Sistem birokrasi yang berlapis-lapis dan kurang efisien menciptakan peluang bagi pejabat publik untuk menyalahgunakan kewenangan. Keadaan ini diperburuk dengan kurangnya inovasi dalam pelayanan publik.
Solusi: Implementasi reformasi birokrasi melalui penerapan teknologi seperti e-government untuk menyederhanakan proses administrasi.
- Kurangnya Pengawasan dan Akuntabilitas
Pengawasan yang lemah, baik internal maupun eksternal, memungkinkan tindakan korupsi tidak terdeteksi.
Solusi: Memperkuat mekanisme pengawasan seperti audit berkala, inspeksi mendadak, dan pelibatan masyarakat dalam pengawasan publik.
- Hukum yang Tidak Tegas dan Tidak Adil
Penegakan hukum yang tidak konsisten melemahkan upaya pemberantasan korupsi.
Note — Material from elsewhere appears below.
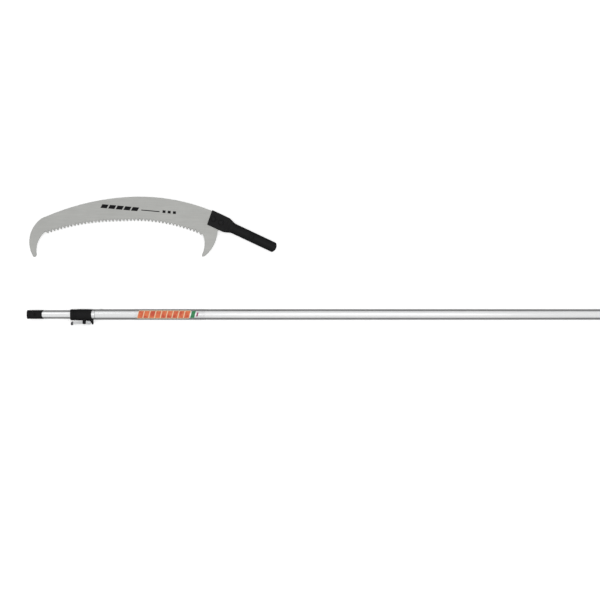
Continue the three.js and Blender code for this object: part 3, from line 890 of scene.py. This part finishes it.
def make_lock_screw():
    x, r = LOCK_SCREW_X, SOCKET_R + GAP
    nut = common(
        hexagon(x, BOLT_FLATS, 9, SOCKET_R + 3.6),
        stack(x, 0, [(8, 6.2), (SOCKET_R + 2.8, 5.6), (SOCKET_R + 3.6, 4.8)]),
    )
    cut(nut, rod_about_x(r, x - 20, x + 20), post(HOLE_R, x, 0, -20, 30))
    soften(nut, 0.15, angle=50)
    piece("lock_nut_piece", nut, HEAD, "saw_head", "socket_paint", MATERIALS["coat"])

    seat = SOCKET_R + 3.9
    levels = threaded(SOCKET_R - SOCKET_WALL + 0.4, seat - 0.6)
    levels += [(seat, 3.0), (seat, 4.7), (seat + 0.3, 5), (seat + 1.4, 5), (seat + 2.1, 4.6),
               (seat + 2.7, 3.8), (seat + 3, 3.0)]
    screw = cut(stack(x, 0, levels), hexagon(x, 4, seat + 0.8, seat + 5))
    piece("lock_screw_piece", screw, HEAD, "saw_head", "black_steel", MATERIALS["black"])


# ---- CAD pieces that keep their own shape ----
KEPT_NODES = {
    "adapter_pin": "zinc",
    "guide_bush": "plastic",
    "brake_shoe": "plastic",
    "shoe_lining": "rubber",
}


def finish_kept_nodes():
    for name, finish in KEPT_NODES.items():
        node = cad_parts[name]
        for holder in node.material_slots:
            holder.material = MATERIALS[finish]
        if not node.material_slots:
            node.data.materials.append(MATERIALS[finish])


# ---- Stage ----
FLOOR_HALF, FLOOR_GLOW = 8.0, 0.5
PALE, DIM = (0.86, 0.86, 0.86), (0.2, 0.2, 0.2)
WORLD_STRENGTH = 0.82


def make_floor():
    """A pale floor, darker and without its glow in reflections, so that tubes get dark edges."""
    half = FLOOR_HALF
    bm = bmesh.new()
    corners = [(-half, -half), (half, -half), (half, half), (-half, half)]
    bm.faces.new([bm.verts.new((x, y, 0)) for x, y in corners])
    floor = new_object(bm)
    floor.name = "floor"
    n = Nodes("floor", PALE, 0.9, specular=0.0)
    n.shader.inputs["Emission Color"].default_value = (1, 1, 1, 1)
    path = n.tree.nodes.new("ShaderNodeLightPath")
    n.color(n.mix(path.outputs["Is Glossy Ray"], PALE, DIM))
    glow = n.span(path.outputs["Is Glossy Ray"], 0, 1, FLOOR_GLOW, 0)
    n.link(glow, n.shader.inputs["Emission Strength"])
    floor.data.materials.append(n.material)


def make_world():
    """Bright overhead and dark near the horizon, but evenly pale where the camera sees it."""
    world = bpy.data.worlds.new("studio")
    bpy.context.scene.world = world
    world.use_nodes = True
    tree = world.node_tree
    background = tree.nodes["Background"]
    place = tree.nodes.new("ShaderNodeTexCoord")
    parts = tree.nodes.new("ShaderNodeSeparateXYZ")
    tree.links.new(place.outputs["Generated"], parts.inputs[0])
    ramp = tree.nodes.new("ShaderNodeValToRGB")
    tree.links.new(parts.outputs["Z"], ramp.inputs["Fac"])
    stops = ramp.color_ramp.elements
    stops[0].position, stops[0].color = 0.02, (0.1, 0.1, 0.105, 1)
    stops[1].position, stops[1].color = 0.36, (1, 1, 1, 1)
    path = tree.nodes.new("ShaderNodeLightPath")
    pale = tree.nodes.new("ShaderNodeMix")
    pale.data_type = "RGBA"
    tree.links.new(path.outputs["Is Camera Ray"], pale.inputs[0])
    tree.links.new(ramp.outputs["Color"], pale.inputs[6])
    pale.inputs[7].default_value = (0.92, 0.92, 0.92, 1)
    tree.links.new(pale.outputs[2], background.inputs["Color"])
    background.inputs["Strength"].default_value = WORLD_STRENGTH


def make_light(name, place, aim, size, power):
    data = bpy.data.lights.new(name, "AREA")
    data.shape = "SQUARE"
    data.size = size
    data.energy = power
    light = bpy.data.objects.new(name, data)
    bpy.context.scene.collection.objects.link(light)
    light.location = place
    light.rotation_euler = (Vector(aim) - Vector(place)).to_track_quat("-Z", "Y").to_euler()
    light.visible_camera = False


VIEW_CENTRE = (0.5244, 0.0347)
VIEW_WIDTH = 1.44
CAMERA_LENS, CAMERA_SENSOR = 150, 36


def make_camera():
    data = bpy.data.cameras.new("camera")
    data.lens = CAMERA_LENS
    data.sensor_width = CAMERA_SENSOR
    data.clip_end = 60
    camera = bpy.data.objects.new("camera", data)
    bpy.context.scene.collection.objects.link(camera)
    distance = VIEW_WIDTH * CAMERA_LENS / CAMERA_SENSOR
    camera.location = (*VIEW_CENTRE, AXIS_Z * MM + distance)
    bpy.context.scene.camera = camera


make_camera()
make_floor()
make_world()
make_light("overhead", (0.5, 0.2, 3.4), (0.5, 0.0, 0), 2.4, 9)
make_light("side", (-1.6, 1.2, 1.6), (0.3, 0.1, 0), 1.0, 3)
bpy.context.scene.view_settings.view_transform = "Standard"

make_tubes()
make_butt_plug()
make_tip_adapter()
make_lock_collar()
make_collar_trim()
make_lever_pin()
make_clamp_lever()
make_blade()
make_socket()
for end, where, carrier in (("front", 0, "head_carrier"), ("rear", REAR_BOLT_X, "saw_head")):
    make_bolt(end + "_bolt", where, carrier)
    make_washer(end + "_washer", where, carrier)
    make_nut(end + "_nut", where, carrier)
make_lock_screw()
finish_kept_nodes()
Hukuman yang ringan atau pemberian remisi bagi koruptor sering menurunkan efek jera.
Solusi: Meningkatkan independensi lembaga penegak hukum dan menerapkan hukuman berat, termasuk penyitaan aset hasil korupsi.
2. Faktor Budaya dan Sosial
- Budaya "Asal Bapak Senang" (ABS)
Kebiasaan menyenangkan atasan dengan cara-cara manipulatif menciptakan lingkungan kerja yang tidak transparan dan rentan terhadap korupsi.
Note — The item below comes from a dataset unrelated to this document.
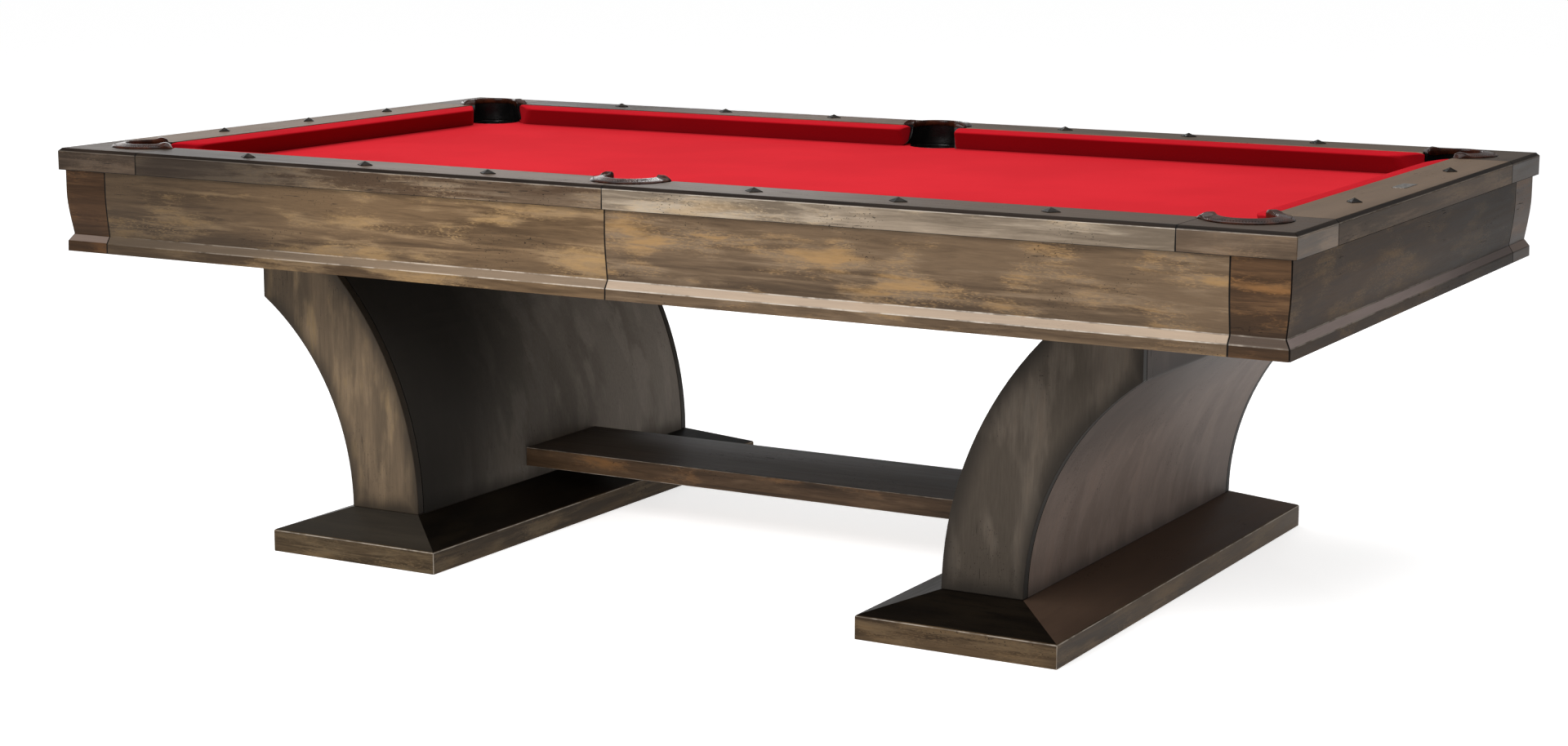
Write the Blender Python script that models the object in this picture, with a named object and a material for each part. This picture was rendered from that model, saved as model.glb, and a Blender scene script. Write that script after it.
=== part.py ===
"""Six-pocket pool table on curved trestle legs, built piece by piece in metres, +Z up.

The origin is on the floor under the middle of the table. +X runs along the table, and the front is -Y.
"""

import math

import bmesh
import bpy

MM = 0.001
GAP = 0.3 * MM  # between pieces that touch

# Playing surface, from cushion nose to cushion nose, and the rails around it.
BED_LENGTH = 2235.2 * MM
BED_WIDTH = 1117.6 * MM
RAIL_WIDTH = 158.75 * MM
NOSE_X = BED_LENGTH / 2
NOSE_Y = BED_WIDTH / 2
TOP_X = NOSE_X + RAIL_WIDTH
TOP_Y = NOSE_Y + RAIL_WIDTH
WOOD_WIDTH = 118 * MM
RAIL_TOP = 787 * MM
RAIL_CHAMFER = 6 * MM
RAIL_FOOT_RADIUS = 3 * MM
RAIL_MOUTH_OUT = 9 * MM  # how far outside the noses' corner a corner block's inner side lies
CORNER_BLOCK = 200 * MM

# Slate bed.
SLATE_TOP = 742.5 * MM
SLATE_THICKNESS = 25.4 * MM
SLATE_X = 1206.5 * MM
SLATE_Y = 647.5 * MM
SLATE_SEAM_X = 402.2 * MM
CLOTH_THICKNESS = 0.7 * MM
CLOTH_INSET = 14 * MM
CLOTH_TOP = SLATE_TOP + GAP + CLOTH_THICKNESS
RAIL_BOTTOM = CLOTH_TOP + GAP

# Cushions: how thick they are at the rail, and how far each facing swings away from the rail's own
# direction at its pocket.
NOSE_HEIGHT = 36.5 * MM
CUSHION_DEPTH = RAIL_WIDTH - WOOD_WIDTH - GAP
CUSHION_LIFT = 5 * MM
CORNER_MOUTH = 127 * MM
SIDE_MOUTH = 133 * MM
CORNER_FACING = math.radians(38)
SIDE_FACING = math.radians(76)

# Pockets. The centre lies outside the nose lines: along the diagonal at a corner, straight out at a side.
CORNER_POCKET_OUT = 45 * MM
SIDE_POCKET_OUT = 58 * MM
IRON_INNER = 48.5 * MM
IRON_OUTER = 75 * MM
IRON_TOP = 798 * MM
IRON_CROWN = [(0.0, 9), (0.12, 3.5), (0.32, 0.5), (0.5, 0), (0.75, 1.5), (0.92, 5), (1.0, 10)]
CORNER_ARM = 40 * MM
SLATE_HOLE = 60 * MM
CLOTH_HOLE = 59 * MM
BOOT_OUTER = 51.4 * MM
BOOT_WALL = 3 * MM
BOOT_BOTTOM = 612 * MM
BOOT_TAPER = 40 * MM
BOOT_HEEL = 12 * MM
ROUND_STEPS = 24

# Aprons under the rails: insets are from the rails' outer face.
APRON_BOTTOM = 582 * MM
APRON_TOP = RAIL_BOTTOM - GAP
APRON_BACK = 35 * MM
APRON_FACE = 9.4 * MM
COVE_TOP = 700 * MM
COVE_BOTTOM = 616 * MM
COVE_INSET = 18 * MM
COVE_EASE = 0.85
COVE_STEPS = 9
APRON_CHAMFER = (9 * MM, 602 * MM)
APRON_FOOT = 8.5 * MM
APRON_BLOCK_X = 1165 * MM
APRON_BLOCK_Y = 585 * MM

# Cabinet frame and leg cradles under the slate.
FRAME_TOP = SLATE_TOP - SLATE_THICKNESS - GAP
FRAME_BOTTOM = 600 * MM + GAP
FRAME_X = 1090 * MM
FRAME_Y = 560 * MM
BOARD = 38 * MM
CRADLE_INNER_X = 752 * MM
CRADLE_OUTER_X = 948 * MM
CRADLE_WALL = 30 * MM

# Legs: a hollow arc standing on each foot. Both arcs start upright at the leg's base.
LEG_Y = 505.8 * MM
LEG_BASE = 82.2 * MM
LEG_TOP = 600 * MM
LEG_INNER_X = 571 * MM
LEG_INNER_RADIUS = 670 * MM
LEG_OUTER_X = 730 * MM
LEG_OUTER_RADIUS = 495 * MM
LEG_HEAD_X = 942 * MM
LEG_PANEL = 18 * MM
LEG_STEPS = 20

# Feet, stretcher and levellers.
FOOT_X = 649.7 * MM
FOOT_HALF_WIDTH = 194.1 * MM
FOOT_HALF_LENGTH = 614.8 * MM
FOOT_EDGE = 42.6 * MM
FOOT_TOP = LEG_BASE - GAP
FOOT_LAND = 1 * MM
STRETCHER_HALF_WIDTH = 130 * MM
STRETCHER_BOTTOM = 112 * MM
STRETCHER_TOP = 151 * MM
LEVELLER_Y = 540 * MM
LEVELLER_PAD_RADIUS = 20 * MM
LEVELLER_PAD_BOTTOM = 1 * MM
LEVELLER_PAD_TOP = 9 * MM
LEVELLER_STEM_RADIUS = 6 * MM
LEVELLER_STEM_TOP = 48 * MM
RECESS_RADIUS = 23 * MM
RECESS_TOP = 12 * MM
STEM_HOLE_RADIUS = 6.3 * MM
STEM_HOLE_TOP = 50 * MM

SIDES = {"left": -1, "right": 1}
FACES = {"front": -1, "rear": 1}


def clear_scene():
    for obj in list(bpy.data.objects):
        bpy.data.objects.remove(obj)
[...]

- Praktik Nepotisme dan Patronase
Sistem kerja yang berbasis loyalitas pribadi alih-alih kompetensi memperburuk tata kelola pemerintahan.
Solusi: Mengutamakan meritokrasi dalam rekrutmen dan promosi jabatan, serta memastikan transparansi dalam penempatan pegawai.
- Toleransi terhadap "Korupsi Kecil"
Praktik suap kecil seperti uang "pelicin" sering dianggap lumrah. Hal ini menciptakan budaya permisif terhadap korupsi.